:: PROMPT ::
Print again only this span: the line with "hide_parts(*nodes)", the line with "return finish.material", and all lines between them, exactly as given.

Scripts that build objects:

^^^^^^^^

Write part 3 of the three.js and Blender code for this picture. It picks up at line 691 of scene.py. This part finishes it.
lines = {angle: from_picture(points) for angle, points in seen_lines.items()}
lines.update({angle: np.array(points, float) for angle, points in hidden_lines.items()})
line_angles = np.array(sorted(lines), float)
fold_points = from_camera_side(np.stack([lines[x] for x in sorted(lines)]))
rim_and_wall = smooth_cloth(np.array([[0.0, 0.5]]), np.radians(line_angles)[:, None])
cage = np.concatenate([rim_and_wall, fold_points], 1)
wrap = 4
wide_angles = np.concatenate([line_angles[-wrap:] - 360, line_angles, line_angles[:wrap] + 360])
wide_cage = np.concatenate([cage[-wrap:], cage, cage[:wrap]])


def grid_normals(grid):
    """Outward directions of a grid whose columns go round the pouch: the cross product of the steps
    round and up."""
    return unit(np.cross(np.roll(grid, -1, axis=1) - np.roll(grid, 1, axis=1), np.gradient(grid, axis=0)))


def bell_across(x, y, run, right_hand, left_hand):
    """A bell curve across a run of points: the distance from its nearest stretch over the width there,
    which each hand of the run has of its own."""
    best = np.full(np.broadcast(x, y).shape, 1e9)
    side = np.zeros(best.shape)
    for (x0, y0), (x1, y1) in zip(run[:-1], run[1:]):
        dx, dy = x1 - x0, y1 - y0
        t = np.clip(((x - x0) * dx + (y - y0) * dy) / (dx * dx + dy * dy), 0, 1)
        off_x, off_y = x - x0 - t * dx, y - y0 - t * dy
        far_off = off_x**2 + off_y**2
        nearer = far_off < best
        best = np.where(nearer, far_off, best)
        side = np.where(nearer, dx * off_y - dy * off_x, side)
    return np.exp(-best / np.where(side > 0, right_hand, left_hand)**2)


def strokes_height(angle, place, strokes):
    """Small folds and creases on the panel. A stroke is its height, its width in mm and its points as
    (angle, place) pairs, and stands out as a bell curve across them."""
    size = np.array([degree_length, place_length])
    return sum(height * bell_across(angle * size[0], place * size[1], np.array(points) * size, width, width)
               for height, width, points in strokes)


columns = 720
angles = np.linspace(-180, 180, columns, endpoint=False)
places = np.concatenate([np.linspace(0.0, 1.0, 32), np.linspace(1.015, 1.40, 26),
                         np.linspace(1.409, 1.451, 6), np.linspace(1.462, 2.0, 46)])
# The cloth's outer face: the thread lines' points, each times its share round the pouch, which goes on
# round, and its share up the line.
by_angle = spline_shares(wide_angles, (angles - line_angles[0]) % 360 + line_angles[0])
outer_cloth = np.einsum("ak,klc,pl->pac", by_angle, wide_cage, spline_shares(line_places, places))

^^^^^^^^

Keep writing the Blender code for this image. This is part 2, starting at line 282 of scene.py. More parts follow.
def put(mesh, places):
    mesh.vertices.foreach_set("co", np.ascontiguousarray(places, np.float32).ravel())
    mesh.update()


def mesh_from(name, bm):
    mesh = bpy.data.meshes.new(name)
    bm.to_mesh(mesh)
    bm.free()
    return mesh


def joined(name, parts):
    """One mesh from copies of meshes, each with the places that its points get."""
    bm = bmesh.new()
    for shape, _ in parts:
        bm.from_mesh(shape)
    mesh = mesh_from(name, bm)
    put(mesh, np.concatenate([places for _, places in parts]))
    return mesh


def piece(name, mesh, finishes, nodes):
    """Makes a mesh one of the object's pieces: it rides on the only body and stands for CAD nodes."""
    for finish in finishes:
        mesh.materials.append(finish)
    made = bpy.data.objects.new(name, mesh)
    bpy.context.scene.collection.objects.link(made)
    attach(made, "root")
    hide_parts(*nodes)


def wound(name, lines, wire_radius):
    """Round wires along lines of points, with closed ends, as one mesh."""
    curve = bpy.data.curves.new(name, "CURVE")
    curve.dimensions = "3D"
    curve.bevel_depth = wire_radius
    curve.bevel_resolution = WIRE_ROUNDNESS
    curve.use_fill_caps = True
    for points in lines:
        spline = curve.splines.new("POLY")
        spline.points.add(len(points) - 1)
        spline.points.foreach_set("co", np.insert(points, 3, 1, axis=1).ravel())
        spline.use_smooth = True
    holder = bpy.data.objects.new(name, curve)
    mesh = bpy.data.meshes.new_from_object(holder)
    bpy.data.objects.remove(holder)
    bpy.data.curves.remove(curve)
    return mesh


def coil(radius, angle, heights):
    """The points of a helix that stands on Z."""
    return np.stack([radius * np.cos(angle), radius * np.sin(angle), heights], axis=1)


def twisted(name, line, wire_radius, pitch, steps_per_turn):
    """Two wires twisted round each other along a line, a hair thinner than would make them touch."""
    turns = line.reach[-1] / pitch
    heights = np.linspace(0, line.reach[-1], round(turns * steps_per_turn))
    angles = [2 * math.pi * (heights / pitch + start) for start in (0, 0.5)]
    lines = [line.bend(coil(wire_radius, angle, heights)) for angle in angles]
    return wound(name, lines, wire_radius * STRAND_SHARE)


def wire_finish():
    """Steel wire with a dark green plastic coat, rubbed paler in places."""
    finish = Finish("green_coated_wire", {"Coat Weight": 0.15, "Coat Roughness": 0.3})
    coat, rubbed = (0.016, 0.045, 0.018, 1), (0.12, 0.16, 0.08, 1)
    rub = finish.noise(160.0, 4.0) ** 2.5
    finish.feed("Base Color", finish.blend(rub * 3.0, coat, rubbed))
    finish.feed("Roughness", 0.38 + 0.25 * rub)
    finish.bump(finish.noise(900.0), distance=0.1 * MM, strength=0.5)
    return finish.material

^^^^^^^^

:: SOLUTION ::
    hide_parts(*nodes)


def wound(name, lines, wire_radius):
    """Round wires along lines of points, with closed ends, as one mesh."""
    curve = bpy.data.curves.new(name, "CURVE")
    curve.dimensions = "3D"
    curve.bevel_depth = wire_radius
    curve.bevel_resolution = WIRE_ROUNDNESS
    curve.use_fill_caps = True
    for points in lines:
        spline = curve.splines.new("POLY")
        spline.points.add(len(points) - 1)
        spline.points.foreach_set("co", np.insert(points, 3, 1, axis=1).ravel())
        spline.use_smooth = True
    holder = bpy.data.objects.new(name, curve)
    mesh = bpy.data.meshes.new_from_object(holder)
    bpy.data.objects.remove(holder)
    bpy.data.curves.remove(curve)
    return mesh


def coil(radius, angle, heights):
    """The points of a helix that stands on Z."""
    return np.stack([radius * np.cos(angle), radius * np.sin(angle), heights], axis=1)


def twisted(name, line, wire_radius, pitch, steps_per_turn):
    """Two wires twisted round each other along a line, a hair thinner than would make them touch."""
    turns = line.reach[-1] / pitch
    heights = np.linspace(0, line.reach[-1], round(turns * steps_per_turn))
    angles = [2 * math.pi * (heights / pitch + start) for start in (0, 0.5)]
    lines = [line.bend(coil(wire_radius, angle, heights)) for angle in angles]
    return wound(name, lines, wire_radius * STRAND_SHARE)


def wire_finish():
    """Steel wire with a dark green plastic coat, rubbed paler in places."""
    finish = Finish("green_coated_wire", {"Coat Weight": 0.15, "Coat Roughness": 0.3})
    coat, rubbed = (0.016, 0.045, 0.018, 1), (0.12, 0.16, 0.08, 1)
    rub = finish.noise(160.0, 4.0) ** 2.5
    finish.feed("Base Color", finish.blend(rub * 3.0, coat, rubbed))
    finish.feed("Roughness", 0.38 + 0.25 * rub)
    finish.bump(finish.noise(900.0), distance=0.1 * MM, strength=0.5)
    return finish.material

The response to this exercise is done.